I Love Hue Too demonstrates that games don’t need conflict, narrative, or competition to be engaging. The satisfaction comes from perception and arrangement, from seeing order emerge from apparent chaos. This positions it as something closer to a mindfulness exercise than a traditional game, and the community treats it that way. Players discuss it alongside meditation apps and ambient music, not alongside other puzzle games.

This identity is the game’s greatest asset and its natural boundary. It attracts a specific audience intensely and has little appeal to anyone outside that audience. There’s no crossover potential with action fans or strategy enthusiasts. I Love Hue Too knows exactly what it is and serves that vision without compromise.
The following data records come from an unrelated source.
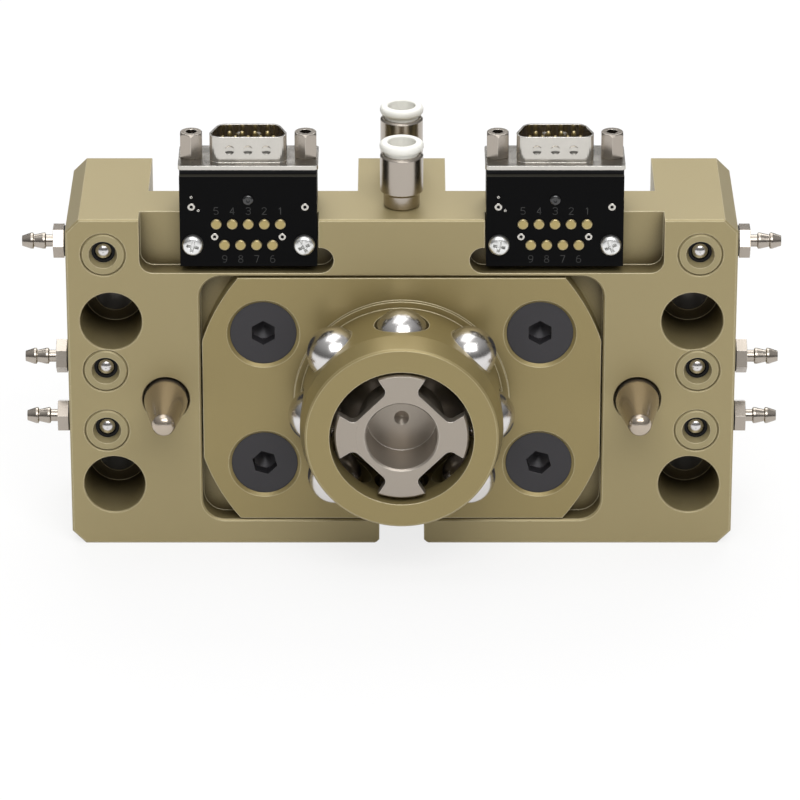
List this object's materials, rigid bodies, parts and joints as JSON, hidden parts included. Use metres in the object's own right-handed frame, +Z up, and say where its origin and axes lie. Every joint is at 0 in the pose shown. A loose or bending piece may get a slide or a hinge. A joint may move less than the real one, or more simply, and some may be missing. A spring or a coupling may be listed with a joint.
{
  "type": "robotic tool changer",
  "caption": "Robot side of a pneumatic ball-lock tool changer: slab frame, locking nose with cam piston, guide pins, air ports and plug-in signal modules.",
  "frame": {"origin": "centre of the rear robot mounting face, on the coupling axis", "axes": "+Y toward the robot along the coupling axis, -Y toward the tool, +Z up to the signal connectors, +X to the right seen from the tool side"},
  "size_m": [0.1672, 0.059, 0.096],
  "materials": {
    "anodised_frame": "satin olive-bronze hard anodised",
    "anodised_housing": "satin olive-bronze hard anodised, turned",
    "anodised_insert": "satin olive-bronze hard anodised, turned",
    "black_screw": "black oxide steel",
    "cam_steel": "ground warm grey plated steel",
    "pin_steel": "ground warm grey steel",
    "ball_chrome": "polished hardened steel",
    "spring_steel": "bright spring steel",
    "nickel_brass": "nickel-plated brass",
    "rubber": "matt black nitrile rubber",
    "board_black": "black solder-masked circuit board",
    "housing_plastic": "matt black moulded plastic",
    "contact_gold": "gold-plated brass",
    "tin_plate": "tin-plated steel",
    "insulator_brown": "dark brown moulded plastic",
    "zinc_screw": "bright zinc-plated steel",
    "collar_white": "off-white acetal"
  },
  "bodies": {
    "frame": {"frame_body": "anodised_frame", "master_housing": "anodised_housing", "rear_cover": "anodised_housing", "port_inserts_left": "anodised_insert", "port_inserts_right": "anodised_insert", "housing_screws": "black_screw", "guide_pin_left": "pin_steel", "guide_pin_right": "pin_steel", "retaining_ring": "spring_steel", "poppet_spring_left_top": "spring_steel", "poppet_spring_left_mid": "spring_steel", "poppet_spring_left_low": "spring_steel", "hose_barbs_left": "nickel_brass", "barb_gaskets_left": "rubber", "contact_board_left": "board_black", "connector_housing_left": "housing_plastic", "contact_pads_left": "contact_gold", "connector_pins_left": "contact_gold", "connector_shell_left": "tin_plate", "connector_insulator_left": "insulator_brown", "jack_screws_left": "nickel_brass", "board_screws_left": "zinc_screw", "poppet_spring_right_top": "spring_steel", "poppet_spring_right_mid": "spring_steel", "poppet_spring_right_low": "spring_steel", "hose_barbs_right": "nickel_brass", "barb_gaskets_right": "rubber", "contact_board_right": "board_black", "connector_housing_right": "housing_plastic", "contact_pads_right": "contact_gold", "connector_pins_right": "contact_gold", "connector_shell_right": "tin_plate", "connector_insulator_right": "insulator_brown", "jack_screws_right": "nickel_brass", "board_screws_right": "zinc_screw", "lock_fitting": "nickel_brass", "unlock_fitting": "nickel_brass", "cover_seal": "rubber", "rod_seal": "rubber", "port_seals": "rubber", "tube_seals": "rubber"},
    "piston": {"cam_piston": "cam_steel", "piston_seal": "rubber"},
    "ball_1": {"lock_ball_1": "ball_chrome"},
    "ball_2": {"lock_ball_2": "ball_chrome"},
    "ball_3": {"lock_ball_3": "ball_chrome"},
    "ball_4": {"lock_ball_4": "ball_chrome"},
    "ball_5": {"lock_ball_5": "ball_chrome"},
    "ball_6": {"lock_ball_6": "ball_chrome"},
    "ball_7": {"lock_ball_7": "ball_chrome"},
    "ball_8": {"lock_ball_8": "ball_chrome"},
    "poppet_left_top": {"poppet_left_top": "ball_chrome"},
    "poppet_left_mid": {"poppet_left_mid": "ball_chrome"},
    "poppet_left_low": {"poppet_left_low": "ball_chrome"},
    "poppet_right_top": {"poppet_right_top": "ball_chrome"},
    "poppet_right_mid": {"poppet_right_mid": "ball_chrome"},
    "poppet_right_low": {"poppet_right_low": "ball_chrome"},
    "lock_collar": {"lock_collar": "collar_white"},
    "unlock_collar": {"unlock_collar": "collar_white"}
  },
  "joints": [
    {"name": "piston_slide", "type": "slide", "parent": "frame", "child": "piston", "axis": [0, 1, 0], "range_m": [0, 0.0035]},
    {"name": "ball_1_slide", "type": "slide", "parent": "frame", "child": "ball_1", "axis": [0.7071, 0, 0.7071], "range_m": [-0.0047, 0]},
    {"name": "ball_2_slide", "type": "slide", "parent": "frame", "child": "ball_2", "axis": [1, 0, 0], "range_m": [-0.0028, 0]},
    {"name": "ball_3_slide", "type": "slide", "parent": "frame", "child": "ball_3", "axis": [0.7071, 0, -0.7071], "range_m": [-0.0047, 0]},
    {"name": "ball_4_slide", "type": "slide", "parent": "frame", "child": "ball_4", "axis": [0, 0, -1], "range_m": [-0.0028, 0]},
    {"name": "ball_5_slide", "type": "slide", "parent": "frame", "child": "ball_5", "axis": [-0.7071, 0, -0.7071], "range_m": [-0.0047, 0]},
    {"name": "ball_6_slide", "type": "slide", "parent": "frame", "child": "ball_6", "axis": [-1, 0, 0], "range_m": [-0.0028, 0]},
    {"name": "ball_7_slide", "type": "slide", "parent": "frame", "child": "ball_7", "axis": [-0.7071, 0, 0.7071], "range_m": [-0.0047, 0]},
    {"name": "ball_8_slide", "type": "slide", "parent": "frame", "child": "ball_8", "axis": [0, 0, 1], "range_m": [-0.0028, 0]},
    {"name": "poppet_left_top_slide", "type": "slide", "parent": "frame", "child": "poppet_left_top", "axis": [0, 1, 0], "range_m": [0, 0.0015], "stiffness_N_per_m": 300, "springref_m": -0.002, "deforming": ["poppet_spring_left_top"]},
    {"name": "poppet_left_mid_slide", "type": "slide", "parent": "frame", "child": "poppet_left_mid", "axis": [0, 1, 0], "range_m": [0, 0.0015], "stiffness_N_per_m": 300, "springref_m": -0.002, "deforming": ["poppet_spring_left_mid"]},
    {"name": "poppet_left_low_slide", "type": "slide", "parent": "frame", "child": "poppet_left_low", "axis": [0, 1, 0], "range_m": [0, 0.0015], "stiffness_N_per_m": 300, "springref_m": -0.002, "deforming": ["poppet_spring_left_low"]},
    {"name": "poppet_right_top_slide", "type": "slide", "parent": "frame", "child": "poppet_right_top", "axis": [0, 1, 0], "range_m": [0, 0.0015], "stiffness_N_per_m": 300, "springref_m": -0.002, "deforming": ["poppet_spring_right_top"]},
    {"name": "poppet_right_mid_slide", "type": "slide", "parent": "frame", "child": "poppet_right_mid", "axis": [0, 1, 0], "range_m": [0, 0.0015], "stiffness_N_per_m": 300, "springref_m": -0.002, "deforming": ["poppet_spring_right_mid"]},
    {"name": "poppet_right_low_slide", "type": "slide", "parent": "frame", "child": "poppet_right_low", "axis": [0, 1, 0], "range_m": [0, 0.0015], "stiffness_N_per_m": 300, "springref_m": -0.002, "deforming": ["poppet_spring_right_low"]},
    {"name": "lock_collar_press", "type": "slide", "parent": "frame", "child": "lock_collar", "axis": [0, 0, -1], "range_m": [0, 0.0006], "stiffness_N_per_m": 1000, "springref_m": -0.001},
    {"name": "unlock_collar_press", "type": "slide", "parent": "frame", "child": "unlock_collar", "axis": [0, 0, -1], "range_m": [0, 0.0006], "stiffness_N_per_m": 1000, "springref_m": -0.001}
  ],
  "couplings": [
    {"joint": "ball_1_slide", "follows": "piston_slide", "ratio": -1.3429},
    {"joint": "ball_2_slide", "follows": "piston_slide", "ratio": -0.8},
    {"joint": "ball_3_slide", "follows": "piston_slide", "ratio": -1.3429},
    {"joint": "ball_4_slide", "follows": "piston_slide", "ratio": -0.8},
    {"joint": "ball_5_slide", "follows": "piston_slide", "ratio": -1.3429},
    {"joint": "ball_6_slide", "follows": "piston_slide", "ratio": -0.8},
    {"joint": "ball_7_slide", "follows": "piston_slide", "ratio": -1.3429},
    {"joint": "ball_8_slide", "follows": "piston_slide", "ratio": -0.8}
  ]
}
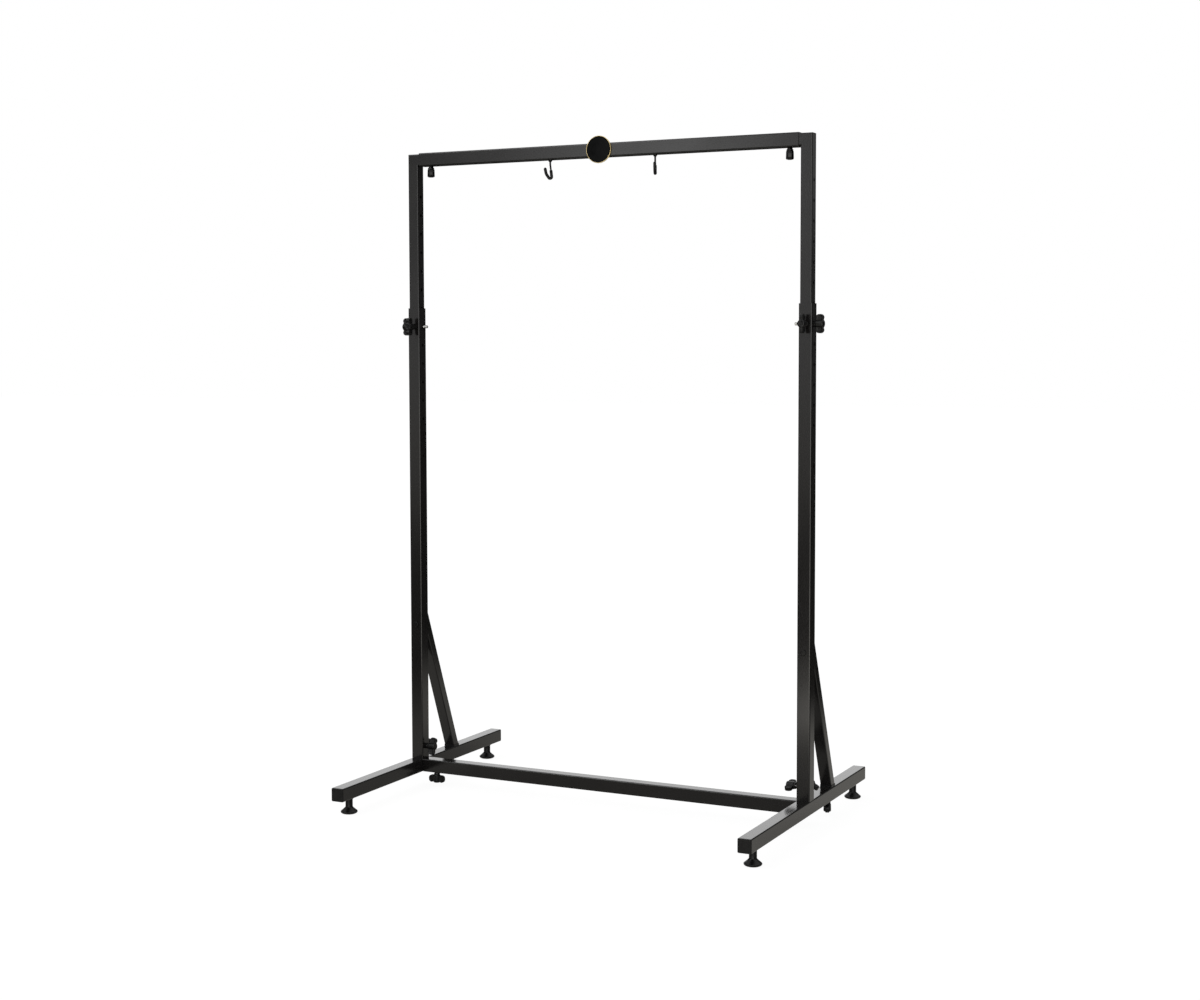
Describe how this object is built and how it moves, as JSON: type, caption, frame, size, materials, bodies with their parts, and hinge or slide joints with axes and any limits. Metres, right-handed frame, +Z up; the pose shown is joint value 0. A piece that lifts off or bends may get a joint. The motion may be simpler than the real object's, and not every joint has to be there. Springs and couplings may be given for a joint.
{
  "type": "gong stand",
  "caption": "Free-standing height-adjustable gong stand of square steel tube, with braced uprights, wing knobs, levelling feet and swivel hooks under its top beam.",
  "frame": {"origin": "on the floor, at the middle of the stand's bounding box", "axes": "+X to the right seen from the front, +Y to the back, +Z up"},
  "size_m": [1.205, 0.842, 1.747],
  "materials": {
    "powder_coat": "black satin powder coat",
    "black_plastic": "moulded black plastic",
    "zinc_steel": "bright zinc plate",
    "black_steel": "blackened steel",
    "black_rubber": "ribbed black rubber",
    "badge_black": "gloss black with a thin gold rim"
  },
  "bodies": {
    "base_frame": {"foot_bar_left": "powder_coat", "foot_bar_right": "powder_coat", "foot_end_caps": "black_plastic", "base_spigots": "powder_coat", "cross_bar": "powder_coat", "lower_upright_left": "powder_coat", "lower_upright_right": "powder_coat", "weld_nuts": "black_steel", "foot_inserts": "black_steel", "brace_left": "powder_coat", "brace_right": "powder_coat", "brace_plugs": "black_plastic", "brace_bolts": "black_steel"},
    "upper_frame": {"upper_tube_left": "powder_coat", "upper_tube_right": "powder_coat", "elbow_left": "powder_coat", "elbow_right": "powder_coat", "top_beam": "powder_coat", "beam_nuts": "black_steel", "badge": "badge_black"},
    "collar_pin_left": {"collar_pin_knob_left": "black_plastic", "collar_pin_stud_left": "zinc_steel"},
    "collar_pin_right": {"collar_pin_knob_right": "black_plastic", "collar_pin_stud_right": "zinc_steel"},
    "collar_clamp_left": {"collar_clamp_knob_left": "black_plastic", "collar_clamp_stud_left": "zinc_steel"},
    "collar_clamp_right": {"collar_clamp_knob_right": "black_plastic", "collar_clamp_stud_right": "zinc_steel"},
    "beam_clamp_left": {"beam_clamp_knob_left": "black_plastic", "beam_clamp_stud_left": "zinc_steel"},
    "beam_clamp_right": {"beam_clamp_knob_right": "black_plastic", "beam_clamp_stud_right": "zinc_steel"},
    "inner_clamp_left": {"inner_clamp_knob_left": "black_plastic", "inner_clamp_stud_left": "zinc_steel"},
    "inner_clamp_right": {"inner_clamp_knob_right": "black_plastic", "inner_clamp_stud_right": "zinc_steel"},
    "rear_clamp_left": {"rear_clamp_knob_left": "black_plastic", "rear_clamp_stud_left": "zinc_steel"},
    "rear_clamp_right": {"rear_clamp_knob_right": "black_plastic", "rear_clamp_stud_right": "zinc_steel"},
    "cross_clamp_left": {"cross_clamp_knob_left": "black_plastic", "cross_clamp_stud_left": "zinc_steel"},
    "cross_clamp_right": {"cross_clamp_knob_right": "black_plastic", "cross_clamp_stud_right": "zinc_steel"},
    "brace_clamp_left": {"brace_clamp_knob_left": "black_plastic", "brace_clamp_stud_left": "zinc_steel"},
    "brace_clamp_right": {"brace_clamp_knob_right": "black_plastic", "brace_clamp_stud_right": "zinc_steel"},
    "foot_front_left": {"pad_front_left": "black_plastic", "pad_stud_front_left": "zinc_steel"},
    "foot_rear_left": {"pad_rear_left": "black_plastic", "pad_stud_rear_left": "zinc_steel"},
    "foot_front_right": {"pad_front_right": "black_plastic", "pad_stud_front_right": "zinc_steel"},
    "foot_rear_right": {"pad_rear_right": "black_plastic", "pad_stud_rear_right": "zinc_steel"},
    "hook_left": {"hook_left": "black_steel", "hook_sleeve_left": "black_rubber"},
    "hook_right": {"hook_right": "black_steel", "hook_sleeve_right": "black_rubber"}
  },
  "joints": [
    {"name": "height_slide", "type": "slide", "parent": "base_frame", "child": "upper_frame", "axis": [0, 0, 1], "range_m": [-0.35, 0.25]},
    {"name": "collar_pin_left_pull", "type": "slide", "parent": "base_frame", "child": "collar_pin_left", "axis": [-1, 0, 0], "range_m": [0, 0.06]},
    {"name": "collar_pin_right_pull", "type": "slide", "parent": "base_frame", "child": "collar_pin_right", "axis": [1, 0, 0], "range_m": [0, 0.06]},
    {"name": "collar_clamp_left_turn", "type": "hinge", "parent": "base_frame", "child": "collar_clamp_left", "pos_m": [-0.56, -0.0255, 1.262], "axis": [0, -1, 0], "range_deg": [0, 450]},
    {"name": "collar_clamp_right_turn", "type": "hinge", "parent": "base_frame", "child": "collar_clamp_right", "pos_m": [0.56, -0.0255, 1.262], "axis": [0, -1, 0], "range_deg": [0, 450]},
    {"name": "beam_clamp_left_turn", "type": "hinge", "parent": "upper_frame", "child": "beam_clamp_left", "pos_m": [-0.512, -0.008, 1.6935], "axis": [0, 0, -1], "range_deg": [0, 450]},
    {"name": "beam_clamp_right_turn", "type": "hinge", "parent": "upper_frame", "child": "beam_clamp_right", "pos_m": [0.512, -0.008, 1.6935], "axis": [0, 0, -1], "range_deg": [0, 450]},
    {"name": "inner_clamp_left_turn", "type": "hinge", "parent": "base_frame", "child": "inner_clamp_left", "pos_m": [-0.5425, -0.008, 0.11], "axis": [1, 0, 0], "range_deg": [0, 450]},
    {"name": "inner_clamp_right_turn", "type": "hinge", "parent": "base_frame", "child": "inner_clamp_right", "pos_m": [0.5425, -0.008, 0.11], "axis": [-1, 0, 0], "range_deg": [0, 450]},
    {"name": "rear_clamp_left_turn", "type": "hinge", "parent": "base_frame", "child": "rear_clamp_left", "pos_m": [-0.56, 0.0095, 0.11], "axis": [0, 1, 0], "range_deg": [0, 450]},
    {"name": "rear_clamp_right_turn", "type": "hinge", "parent": "base_frame", "child": "rear_clamp_right", "pos_m": [0.56, 0.0095, 0.11], "axis": [0, 1, 0], "range_deg": [0, 450]},
    {"name": "cross_clamp_left_turn", "type": "hinge", "parent": "base_frame", "child": "cross_clamp_left", "pos_m": [-0.508, -0.008, 0.041], "axis": [0, 0, -1], "range_deg": [0, 450]},
    {"name": "cross_clamp_right_turn", "type": "hinge", "parent": "base_frame", "child": "cross_clamp_right", "pos_m": [0.508, -0.008, 0.041], "axis": [0, 0, -1], "range_deg": [0, 450]},
    {"name": "brace_clamp_left_turn", "type": "hinge", "parent": "base_frame", "child": "brace_clamp_left", "pos_m": [-0.56, 0.16, 0.041], "axis": [0, 0, -1], "range_deg": [0, 450]},
    {"name": "brace_clamp_right_turn", "type": "hinge", "parent": "base_frame", "child": "brace_clamp_right", "pos_m": [0.56, 0.16, 0.041], "axis": [0, 0, -1], "range_deg": [0, 450]},
    {"name": "foot_front_left_level", "type": "slide", "parent": "base_frame", "child": "foot_front_left", "axis": [0, 0, -1], "range_m": [0, 0.012]},
    {"name": "foot_rear_left_level", "type": "slide", "parent": "base_frame", "child": "foot_rear_left", "axis": [0, 0, -1], "range_m": [0, 0.012]},
    {"name": "foot_front_right_level", "type": "slide", "parent": "base_frame", "child": "foot_front_right", "axis": [0, 0, -1], "range_m": [0, 0.012]},
    {"name": "foot_rear_right_level", "type": "slide", "parent": "base_frame", "child": "foot_rear_right", "axis": [0, 0, -1], "range_m": [0, 0.012]},
    {"name": "hook_left_swivel", "type": "hinge", "parent": "upper_frame", "child": "hook_left", "pos_m": [-0.15, -0.008, 1.6935], "axis": [0, 0, 1], "continuous": true},
    {"name": "hook_right_swivel", "type": "hinge", "parent": "upper_frame", "child": "hook_right", "pos_m": [0.15, -0.008, 1.6935], "axis": [0, 0, 1], "continuous": true}
  ]
}
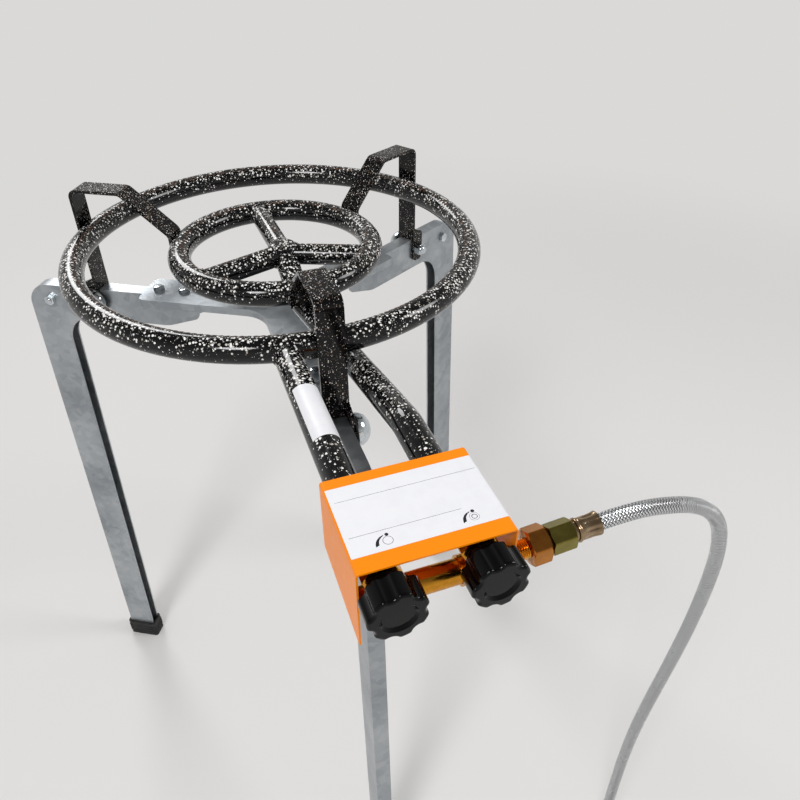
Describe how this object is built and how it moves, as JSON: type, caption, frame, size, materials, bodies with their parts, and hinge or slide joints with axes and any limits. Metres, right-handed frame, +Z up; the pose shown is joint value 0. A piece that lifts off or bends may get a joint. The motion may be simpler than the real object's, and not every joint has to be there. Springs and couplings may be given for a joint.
{
  "type": "propane burner stand",
  "caption": "Outdoor propane burner with concentric tube rings, pan brackets, twin taps under a folded hood and a braided hose, on a three-legged pressed steel stand.",
  "frame": {"origin": "on the floor, under the middle of the burner and stand's box without the hose", "axes": "+Z up, -Y towards the taps and the user, +X to the user's right"},
  "size_m": [0.554, 0.7504, 0.745],
  "materials": {
    "speckled_enamel": "black vitreous enamel with fine white speckles, gloss",
    "galvanised_steel": "galvanised pressed sheet, satin",
    "foot_rubber": "moulded black rubber, matte",
    "bright_zinc": "bright zinc plate",
    "brass": "turned brass, satin",
    "olive_brass": "yellow passivated steel hex",
    "spring_steel": "bright steel",
    "black_phenolic": "moulded black plastic, gloss",
    "crimp_steel": "crimped plated steel",
    "orange_enamel": "orange enamel paint, semi gloss",
    "steel_braid": "woven stainless wire braid"
  },
  "bodies": {
    "root": {"outer_ring": "speckled_enamel", "inner_ring": "speckled_enamel", "spoke_hub": "speckled_enamel", "back_spoke": "speckled_enamel", "right_spoke": "speckled_enamel", "left_spoke": "speckled_enamel", "outer_feed_tube": "speckled_enamel", "inner_feed_tube": "speckled_enamel", "front_pan_bracket": "speckled_enamel", "front_leg": "galvanised_steel", "front_foot_cap": "foot_rubber", "front_acorn_nut": "bright_zinc", "right_pan_bracket": "speckled_enamel", "right_leg": "galvanised_steel", "right_foot_cap": "foot_rubber", "right_acorn_nut": "bright_zinc", "left_pan_bracket": "speckled_enamel", "left_leg": "galvanised_steel", "left_foot_cap": "foot_rubber", "left_acorn_nut": "bright_zinc", "star_plate": "galvanised_steel", "arm_bolts": "bright_zinc", "arm_nuts": "bright_zinc", "knee_bolts": "bright_zinc", "knee_nuts": "bright_zinc", "left_injector": "brass", "left_tap_body": "brass", "left_gland_nut": "brass", "right_injector": "brass", "right_tap_body": "brass", "right_gland_nut": "brass", "gas_manifold": "brass", "inlet_stub": "brass", "union_nut": "brass", "hose_adapter": "olive_brass", "hose_ferrule": "crimp_steel", "tail_ferrule": "crimp_steel", "regulator_nut": "brass", "control_hood": "orange_enamel", "hose": "steel_braid", "hose_coil": "steel_braid"},
    "left_plug": {"left_tap_plug": "brass", "left_return_spring": "spring_steel"},
    "left_knob_set": {"left_knob": "black_phenolic", "left_spindle": "spring_steel"},
    "right_plug": {"right_tap_plug": "brass", "right_return_spring": "spring_steel"},
    "right_knob_set": {"right_knob": "black_phenolic", "right_spindle": "spring_steel"},
    "front_clamp": {"front_clamp_screw": "bright_zinc"},
    "right_clamp": {"right_clamp_screw": "bright_zinc"},
    "left_clamp": {"left_clamp_screw": "bright_zinc"}
  },
  "joints": [
    {"name": "left_tap_turn", "type": "hinge", "parent": "root", "child": "left_plug", "pos_m": [-0.033, -0.287, 0.696], "axis": [0, -1, 0], "range_deg": [0, 200]},
    {"name": "left_knob_push", "type": "slide", "parent": "left_plug", "child": "left_knob_set", "axis": [0, 1, 0], "range_m": [0, 0.003], "stiffness_N_per_m": 1200, "springref_m": -0.002, "deforming": ["left_return_spring"]},
    {"name": "right_tap_turn", "type": "hinge", "parent": "root", "child": "right_plug", "pos_m": [0.0255, -0.287, 0.696], "axis": [0, -1, 0], "range_deg": [0, 200]},
    {"name": "right_knob_push", "type": "slide", "parent": "right_plug", "child": "right_knob_set", "axis": [0, 1, 0], "range_m": [0, 0.003], "stiffness_N_per_m": 1200, "springref_m": -0.002, "deforming": ["right_return_spring"]},
    {"name": "front_clamp_turn", "type": "hinge", "parent": "root", "child": "front_clamp", "pos_m": [0, -0.085, 0.622], "axis": [1, 0, 0], "continuous": true},
    {"name": "right_clamp_turn", "type": "hinge", "parent": "root", "child": "right_clamp", "pos_m": [0.18013, 0.227, 0.622], "axis": [-0.5, 0.866, 0], "continuous": true},
    {"name": "left_clamp_turn", "type": "hinge", "parent": "root", "child": "left_clamp", "pos_m": [-0.18013, 0.227, 0.622], "axis": [-0.5, -0.866, 0], "continuous": true}
  ]
}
Should You Play I Love Hue Too?

Anyone looking for a calming, screen-time-justifying experience that exercises perception rather than reflexes will find I Love Hue Too deeply satisfying. It works beautifully as a bedtime wind-down game, a waiting room companion, or a creative warm-up for visual professionals. The free version gives you a complete sense of whether the game resonates with you, and the ad-free upgrade is worth every penny if it does.

Skip it if you need excitement, competition, or narrative from your games. Also pass if you have significant color vision deficiency, as the game currently offers no accommodations for that. Players who get restless without clear progression systems or rewards may find the experience too passive for their taste.

The Verdict on I Love Hue Too

I Love Hue Too is a small, beautiful game that does one thing extraordinarily well. Sorting colors into gradients sounds trivial until you’re three puzzles deep and realizing you can see differences you couldn’t see an hour ago. The meditative pace, clean design, and genuine perceptual training make it one of the most unique offerings on mobile. Ads in the free version are its only real misstep, and a cheap upgrade solves that entirely. For the right player, this is an essential download. For everyone else, it’s at least worth discovering whether you’re the right player.